Haïti serait mieux sans aide, en tout cas sans la mauvaise aide, car elle permet à l’administration et les élites haïtiennes de continuer sans changer. À ce titre, il faudrait mieux créer des conditions qui poussent au changement. Si l’on est sur place, il faut l’être de manière intelligente, même si cela est moins visible en termes de valeur. Je ne dis pas que toute l’aide est mauvaise. On devrait par exemple pouvoir se servir de la présence internationale pour mettre la pression sur l’État qui est corrompu.

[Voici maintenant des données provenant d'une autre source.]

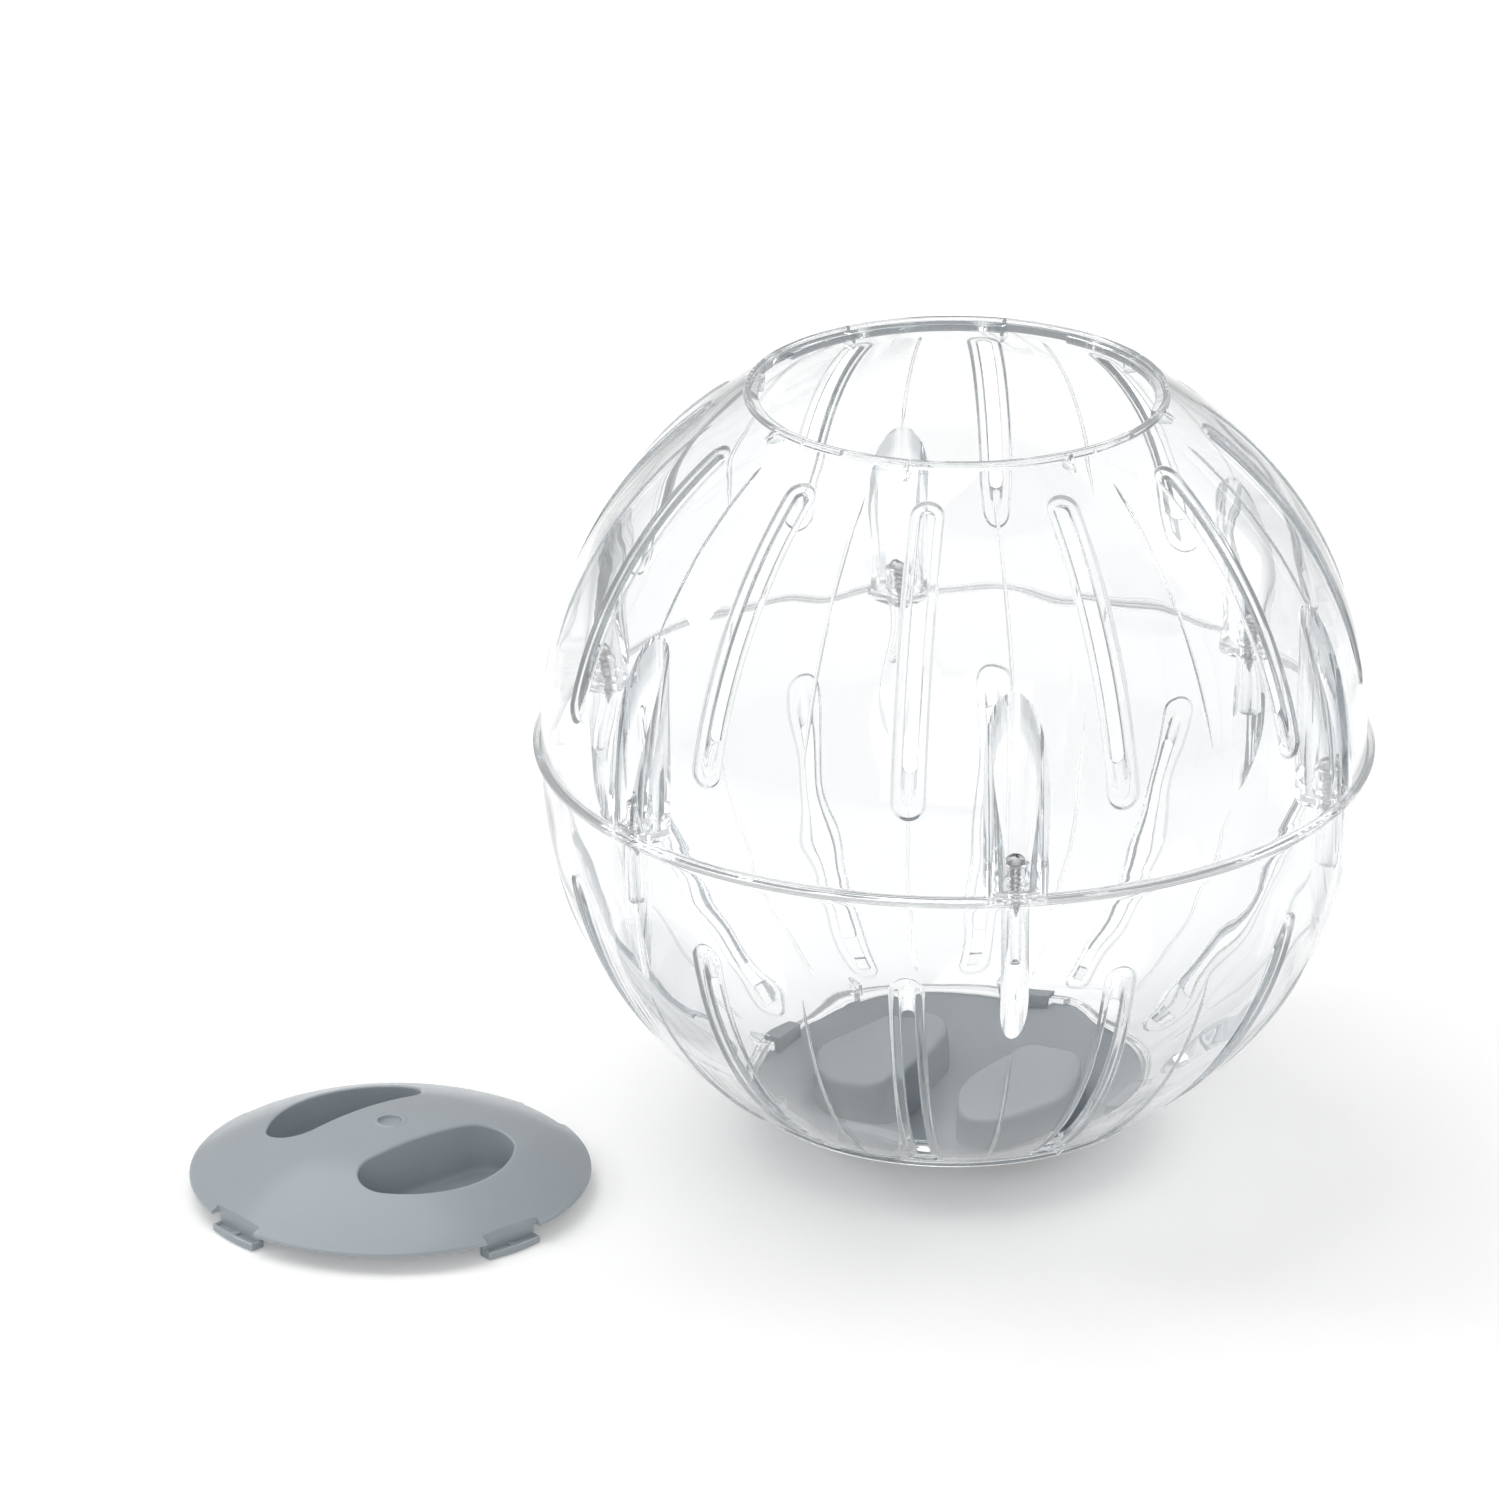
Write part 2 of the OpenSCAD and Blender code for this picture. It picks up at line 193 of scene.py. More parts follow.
class Solid:
    """A closed Blender mesh that other forms join or cut."""

    def __init__(self, name: str, form: Form) -> None:
        """Make the mesh with its faces outwards.

        Args:
            name: Name of the object.
            form: The closed form in millimetres.
        """
        mesh = bpy.data.meshes.new(name)
        mesh.from_pydata([tuple(p) for p in form.points * MM], [], form.faces)
        work = bmesh.new()
        work.from_mesh(mesh)
        bmesh.ops.recalc_face_normals(work, faces=work.faces)
        if work.calc_volume(signed=True) < 0:
            bmesh.ops.reverse_faces(work, faces=work.faces)
        work.to_mesh(mesh)
        work.free()
        self.obj = bpy.data.objects.new(name, mesh)
        bpy.context.collection.objects.link(self.obj)

    def work(self, tool: "Solid", cut: Cut) -> "Solid":
        """Join or cut this solid with another, which is used up.

        Args:
            tool: The other solid.
            cut: How it works on this one.

        Returns:
            This solid.
        """
        step = self.obj.modifiers.new(cut.value.lower(), "BOOLEAN")
        step.solver = "MANIFOLD"
        step.operation = cut.value
        step.object = tool.obj
        graph = bpy.context.evaluated_depsgraph_get()
        result = bpy.data.meshes.new_from_object(self.obj.evaluated_get(graph))
        self.obj.modifiers.remove(step)
        spare = [self.obj.data, tool.obj.data]
        self.obj.data = result
        bpy.data.objects.remove(tool.obj)
        for mesh in spare:
            bpy.data.meshes.remove(mesh)
        return self

    def join(self, name: str, form: Form) -> "Solid":
        """Join a form to this solid."""
        return self.work(Solid(name, form), Cut.JOIN)

    def remove(self, name: str, form: Form) -> "Solid":
        """Cut a form out of this solid."""
        return self.work(Solid(name, form), Cut.REMOVE)

    def dressed(self, finish: "Finish") -> bpy.types.Object:
        """Give this solid its finish.

        Args:
            finish: The finish.

        Returns:
            The finished object.
        """
        self.obj.data.materials.clear()
        self.obj.data.materials.append(finish.material())
        return self.obj


class Surfaces:
    """Reads and sets the points and normals of a mesh."""

    def __init__(self, mesh: bpy.types.Mesh) -> None:
        """Read the mesh's points and face corners.

        Args:
            mesh: The mesh.
        """
        self.mesh = mesh
        self.points = np.empty(len(mesh.vertices) * 3)
        mesh.vertices.foreach_get("co", self.points)
        self.points = self.points.reshape(-1, 3) / MM
        self.corner_point = np.empty(len(mesh.loops), dtype=np.int64)
        mesh.loops.foreach_get("vertex_index", self.corner_point)
        starts = np.empty(len(mesh.polygons), dtype=np.int64)
        mesh.polygons.foreach_get("loop_start", starts)
        totals = np.empty(len(mesh.polygons), dtype=np.int64)
        mesh.polygons.foreach_get("loop_total", totals)
        self.corner_face = np.repeat(np.arange(len(starts)), totals)
        self.starts = starts

    def normals(self) -> np.ndarray:
        """Read the mesh's normals.

        Returns:
            The normal at each face corner.
        """
        normals = np.empty(len(self.mesh.loops) * 3)
        self.mesh.corner_normals.foreach_get("vector", normals)
        return normals.reshape(-1, 3)

    def write_points(self) -> None:
        """Write the points back to the mesh."""
        self.mesh.vertices.foreach_set("co", (self.points * MM).ravel())
        self.mesh.update()

    def faces_within(self, mask: np.ndarray) -> np.ndarray:
        """Return which face corners belong to faces whose points are all marked."""
        return np.logical_and.reduceat(mask[self.corner_point], self.starts)[self.corner_face]

    def smooth(self, crease: float, known: Sequence[tuple[np.ndarray, np.ndarray]]) -> None:
        """Shade the mesh smooth, with creases and with true normals where they are known.

        Args:
            crease: Least angle in degrees at which an edge stays sharp.
            known: Pairs of marked points and the true normals of all points.
        """
        self.mesh.shade_smooth()
        self.mesh.set_sharp_from_angle(angle=math.radians(crease))
        normals = self.normals()
        for mask, true in known:
            corners = self.faces_within(mask)
            normals[corners] = true[self.corner_point[corners]]
        self.mesh.normals_split_custom_set(normals.tolist())


@dataclass(frozen=True)
class Ripple:
    """Slight unevenness of a moulded wall, as a sum of plane waves.

    Args:
        height: Usual height of the waves in millimetres.
        longest: Longest wave in millimetres.
        shortest: Shortest wave in millimetres.
        count: Number of waves.
        seed: Seed of the waves.
        fall: Power by which a shorter wave is lower.
    """

    height: float
    longest: float
    shortest: float
    count: int
    seed: int
    fall: float = 0.8

    def at(self, points: np.ndarray) -> tuple[np.ndarray, np.ndarray]:
        """Find the wave height and its slope.

        Args:
            points: Places in millimetres.

        Returns:
            The height at each place and its gradient.
        """
        rng = np.random.default_rng(self.seed)
        value = np.zeros(len(points))
        slope = np.zeros_like(points)
        for length in np.geomspace(self.longest, self.shortest, self.count):
            way = rng.normal(size=3)
            wave = way / np.linalg.norm(way) * 2 * math.pi / length
            size = self.height * math.sqrt(2 / self.count) * (length / self.longest) ** self.fall
            phase = points @ wave + rng.uniform(0, 2 * math.pi)
            value += size * np.sin(phase)
            slope += size * np.cos(phase)[:, None] * wave
        return value, slope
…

Au lieu de financer la construction de routes, ce qui coûte très cher en Haïti,  il faut s’assurer qu’il y ait des lois pour entretenir les routes construites grâce à l’aide internationale. Cela est plus important que de construire la route en elle-même.

Après le tremblement de terre, il y a eu 5 milliards de dollars d’engagés par la communauté internationale, dont  une grande partie n’arrive en fait jamais sur le terrain, car elle couvre les frais de fonctionnement. Sur l’argent qui arrive, l’État haïtien a peut-être reçu 10% en soutien budgétaire pour ses programmes. La plus grande partie est partie via les ONG internationales et même pas 1% aux ONG locales,  enfin le reste est dépensé sur des programmes humanitaires.

La coopération internationale en Haïti est donc un échec ?

En majeure partie, c’est un échec, mais pas seulement en Haïti. Dans les pays fragiles, les agences de développement vont souvent travailler avec l’administration publique, qui est une coquille vide, et avec les élites qui sont responsables de la situation telle qu’elle est. On ne fait que renforcer un statu quo. Le rapport 2017 sur la gouvernance et la loi  de la Banque mondiale le souligne :  les pays qui reçoivent de l’aide font moins d’efforts pour changer leurs gouvernances.